SUPPLIED INFORMATION:

┏━━

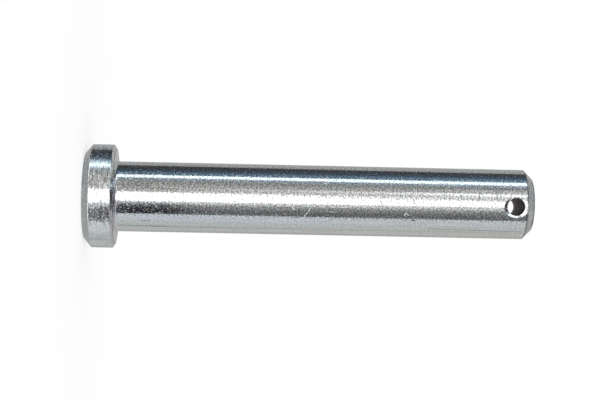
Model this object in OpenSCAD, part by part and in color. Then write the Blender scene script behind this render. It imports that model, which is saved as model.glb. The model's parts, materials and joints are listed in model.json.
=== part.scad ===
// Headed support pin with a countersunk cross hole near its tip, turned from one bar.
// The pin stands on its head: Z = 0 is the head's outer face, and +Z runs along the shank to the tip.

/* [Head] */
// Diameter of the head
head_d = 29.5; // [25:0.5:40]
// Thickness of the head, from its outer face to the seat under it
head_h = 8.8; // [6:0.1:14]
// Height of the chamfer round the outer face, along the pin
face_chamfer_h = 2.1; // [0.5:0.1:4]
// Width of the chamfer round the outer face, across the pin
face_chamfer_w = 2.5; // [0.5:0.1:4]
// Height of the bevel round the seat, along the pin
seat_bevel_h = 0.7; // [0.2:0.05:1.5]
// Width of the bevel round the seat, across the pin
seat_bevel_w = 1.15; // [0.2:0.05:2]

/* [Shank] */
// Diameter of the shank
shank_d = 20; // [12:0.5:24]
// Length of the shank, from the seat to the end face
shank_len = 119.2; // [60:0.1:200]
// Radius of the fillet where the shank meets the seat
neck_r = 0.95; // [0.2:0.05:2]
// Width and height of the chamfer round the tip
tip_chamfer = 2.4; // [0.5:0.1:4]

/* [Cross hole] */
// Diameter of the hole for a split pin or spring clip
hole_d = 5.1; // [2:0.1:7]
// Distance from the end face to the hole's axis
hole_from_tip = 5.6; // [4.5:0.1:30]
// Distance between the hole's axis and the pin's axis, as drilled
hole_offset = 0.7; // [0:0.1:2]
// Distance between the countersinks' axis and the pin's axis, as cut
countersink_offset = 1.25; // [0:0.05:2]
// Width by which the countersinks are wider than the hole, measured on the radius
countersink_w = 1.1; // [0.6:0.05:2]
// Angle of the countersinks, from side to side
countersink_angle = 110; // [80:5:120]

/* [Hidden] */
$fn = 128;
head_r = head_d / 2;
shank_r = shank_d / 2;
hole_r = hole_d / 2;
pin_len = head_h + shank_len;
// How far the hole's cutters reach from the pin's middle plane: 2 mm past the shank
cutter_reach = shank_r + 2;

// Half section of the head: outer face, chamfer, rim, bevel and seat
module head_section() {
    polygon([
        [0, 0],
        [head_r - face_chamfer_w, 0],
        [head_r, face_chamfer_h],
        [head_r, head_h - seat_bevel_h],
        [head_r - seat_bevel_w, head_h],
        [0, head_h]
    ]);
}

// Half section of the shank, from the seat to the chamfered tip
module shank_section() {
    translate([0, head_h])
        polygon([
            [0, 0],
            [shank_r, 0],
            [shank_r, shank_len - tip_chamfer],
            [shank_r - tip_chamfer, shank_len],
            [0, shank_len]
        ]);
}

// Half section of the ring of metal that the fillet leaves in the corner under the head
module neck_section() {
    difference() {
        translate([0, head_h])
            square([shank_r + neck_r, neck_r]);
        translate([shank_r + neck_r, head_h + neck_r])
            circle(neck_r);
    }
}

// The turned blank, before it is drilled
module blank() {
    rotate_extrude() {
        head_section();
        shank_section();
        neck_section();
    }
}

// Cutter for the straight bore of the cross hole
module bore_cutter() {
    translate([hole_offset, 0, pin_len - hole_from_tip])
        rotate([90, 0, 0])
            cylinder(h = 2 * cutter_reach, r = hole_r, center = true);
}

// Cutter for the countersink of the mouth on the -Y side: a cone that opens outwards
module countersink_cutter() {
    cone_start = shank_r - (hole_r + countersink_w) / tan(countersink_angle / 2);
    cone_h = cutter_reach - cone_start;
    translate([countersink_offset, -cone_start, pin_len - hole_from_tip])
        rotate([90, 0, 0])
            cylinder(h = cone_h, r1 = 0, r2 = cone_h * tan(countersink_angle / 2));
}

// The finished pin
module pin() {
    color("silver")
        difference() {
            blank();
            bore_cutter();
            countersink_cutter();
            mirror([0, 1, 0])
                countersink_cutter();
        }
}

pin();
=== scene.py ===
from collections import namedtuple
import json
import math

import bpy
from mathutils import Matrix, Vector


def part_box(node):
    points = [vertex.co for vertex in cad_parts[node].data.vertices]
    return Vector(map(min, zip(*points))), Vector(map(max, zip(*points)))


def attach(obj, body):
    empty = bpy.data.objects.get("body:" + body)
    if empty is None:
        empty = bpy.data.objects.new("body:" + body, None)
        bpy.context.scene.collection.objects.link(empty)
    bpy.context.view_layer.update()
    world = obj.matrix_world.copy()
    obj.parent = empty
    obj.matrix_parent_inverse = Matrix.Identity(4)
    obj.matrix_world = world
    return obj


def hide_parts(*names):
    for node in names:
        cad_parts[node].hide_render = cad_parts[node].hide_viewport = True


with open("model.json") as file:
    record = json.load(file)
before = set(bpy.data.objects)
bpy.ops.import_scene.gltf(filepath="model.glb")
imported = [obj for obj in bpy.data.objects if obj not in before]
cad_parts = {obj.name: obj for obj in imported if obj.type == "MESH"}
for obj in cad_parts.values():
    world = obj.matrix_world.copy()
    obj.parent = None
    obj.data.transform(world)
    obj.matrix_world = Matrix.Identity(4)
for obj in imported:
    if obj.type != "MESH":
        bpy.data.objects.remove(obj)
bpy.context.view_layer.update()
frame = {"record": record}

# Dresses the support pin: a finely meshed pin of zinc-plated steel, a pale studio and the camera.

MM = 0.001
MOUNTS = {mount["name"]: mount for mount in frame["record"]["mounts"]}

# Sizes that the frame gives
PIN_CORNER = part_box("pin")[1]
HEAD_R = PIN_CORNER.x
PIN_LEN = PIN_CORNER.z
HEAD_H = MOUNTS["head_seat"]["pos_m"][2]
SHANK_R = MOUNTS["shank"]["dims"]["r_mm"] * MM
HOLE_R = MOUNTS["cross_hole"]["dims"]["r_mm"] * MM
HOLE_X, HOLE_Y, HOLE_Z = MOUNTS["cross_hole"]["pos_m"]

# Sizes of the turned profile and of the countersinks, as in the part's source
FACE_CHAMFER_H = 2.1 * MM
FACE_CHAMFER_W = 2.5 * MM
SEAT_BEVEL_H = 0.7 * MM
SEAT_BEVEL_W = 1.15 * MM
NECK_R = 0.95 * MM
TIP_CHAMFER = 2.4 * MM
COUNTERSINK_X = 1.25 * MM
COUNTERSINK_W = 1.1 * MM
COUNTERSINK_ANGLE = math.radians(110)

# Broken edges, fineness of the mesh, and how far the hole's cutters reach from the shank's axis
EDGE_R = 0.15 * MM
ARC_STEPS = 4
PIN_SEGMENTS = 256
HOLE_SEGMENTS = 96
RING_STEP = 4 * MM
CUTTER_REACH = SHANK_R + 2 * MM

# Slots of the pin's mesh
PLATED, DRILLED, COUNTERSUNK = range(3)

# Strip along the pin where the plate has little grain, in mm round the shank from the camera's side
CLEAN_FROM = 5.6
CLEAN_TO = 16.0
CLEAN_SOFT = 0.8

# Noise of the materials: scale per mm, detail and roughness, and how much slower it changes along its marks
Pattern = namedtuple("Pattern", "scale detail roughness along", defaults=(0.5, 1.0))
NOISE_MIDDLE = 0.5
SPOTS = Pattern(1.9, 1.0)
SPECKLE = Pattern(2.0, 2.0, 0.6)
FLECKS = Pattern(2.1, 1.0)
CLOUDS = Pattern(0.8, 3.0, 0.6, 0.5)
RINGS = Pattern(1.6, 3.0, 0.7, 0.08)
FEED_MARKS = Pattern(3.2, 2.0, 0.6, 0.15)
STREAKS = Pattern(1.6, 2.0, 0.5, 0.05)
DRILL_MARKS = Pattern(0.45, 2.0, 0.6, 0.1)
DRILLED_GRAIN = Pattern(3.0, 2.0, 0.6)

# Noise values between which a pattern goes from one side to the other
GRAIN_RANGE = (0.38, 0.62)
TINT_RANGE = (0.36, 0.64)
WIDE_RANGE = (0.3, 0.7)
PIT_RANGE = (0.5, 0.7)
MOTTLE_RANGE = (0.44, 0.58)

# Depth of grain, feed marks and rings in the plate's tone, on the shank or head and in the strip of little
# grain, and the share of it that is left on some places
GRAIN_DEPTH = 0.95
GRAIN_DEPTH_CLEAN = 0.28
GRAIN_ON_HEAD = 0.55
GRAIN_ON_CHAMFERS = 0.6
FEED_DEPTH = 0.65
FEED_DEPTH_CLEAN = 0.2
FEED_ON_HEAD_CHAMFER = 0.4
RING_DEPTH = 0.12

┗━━

AIM OF THE EXERCISE:
From the first line above through the line that contains "cutter_reach = shank_r + 2;", quote each line exactly. Output nothing more.

THE COMPLETED TASK:
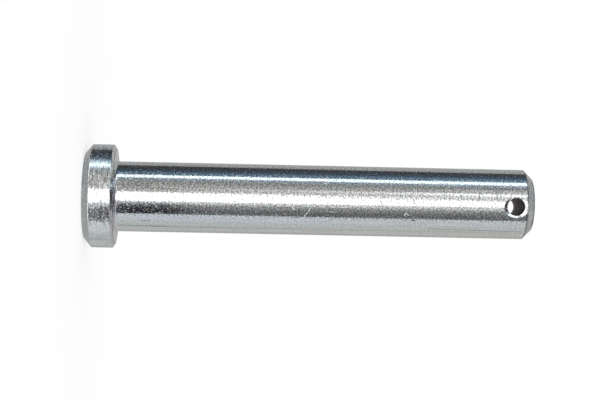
Model this object in OpenSCAD, part by part and in color. Then write the Blender scene script behind this render. It imports that model, which is saved as model.glb. The model's parts, materials and joints are listed in model.json.
=== part.scad ===
// Headed support pin with a countersunk cross hole near its tip, turned from one bar.
// The pin stands on its head: Z = 0 is the head's outer face, and +Z runs along the shank to the tip.

/* [Head] */
// Diameter of the head
head_d = 29.5; // [25:0.5:40]
// Thickness of the head, from its outer face to the seat under it
head_h = 8.8; // [6:0.1:14]
// Height of the chamfer round the outer face, along the pin
face_chamfer_h = 2.1; // [0.5:0.1:4]
// Width of the chamfer round the outer face, across the pin
face_chamfer_w = 2.5; // [0.5:0.1:4]
// Height of the bevel round the seat, along the pin
seat_bevel_h = 0.7; // [0.2:0.05:1.5]
// Width of the bevel round the seat, across the pin
seat_bevel_w = 1.15; // [0.2:0.05:2]

/* [Shank] */
// Diameter of the shank
shank_d = 20; // [12:0.5:24]
// Length of the shank, from the seat to the end face
shank_len = 119.2; // [60:0.1:200]
// Radius of the fillet where the shank meets the seat
neck_r = 0.95; // [0.2:0.05:2]
// Width and height of the chamfer round the tip
tip_chamfer = 2.4; // [0.5:0.1:4]

/* [Cross hole] */
// Diameter of the hole for a split pin or spring clip
hole_d = 5.1; // [2:0.1:7]
// Distance from the end face to the hole's axis
hole_from_tip = 5.6; // [4.5:0.1:30]
// Distance between the hole's axis and the pin's axis, as drilled
hole_offset = 0.7; // [0:0.1:2]
// Distance between the countersinks' axis and the pin's axis, as cut
countersink_offset = 1.25; // [0:0.05:2]
// Width by which the countersinks are wider than the hole, measured on the radius
countersink_w = 1.1; // [0.6:0.05:2]
// Angle of the countersinks, from side to side
countersink_angle = 110; // [80:5:120]

/* [Hidden] */
$fn = 128;
head_r = head_d / 2;
shank_r = shank_d / 2;
hole_r = hole_d / 2;
pin_len = head_h + shank_len;
// How far the hole's cutters reach from the pin's middle plane: 2 mm past the shank
cutter_reach = shank_r + 2;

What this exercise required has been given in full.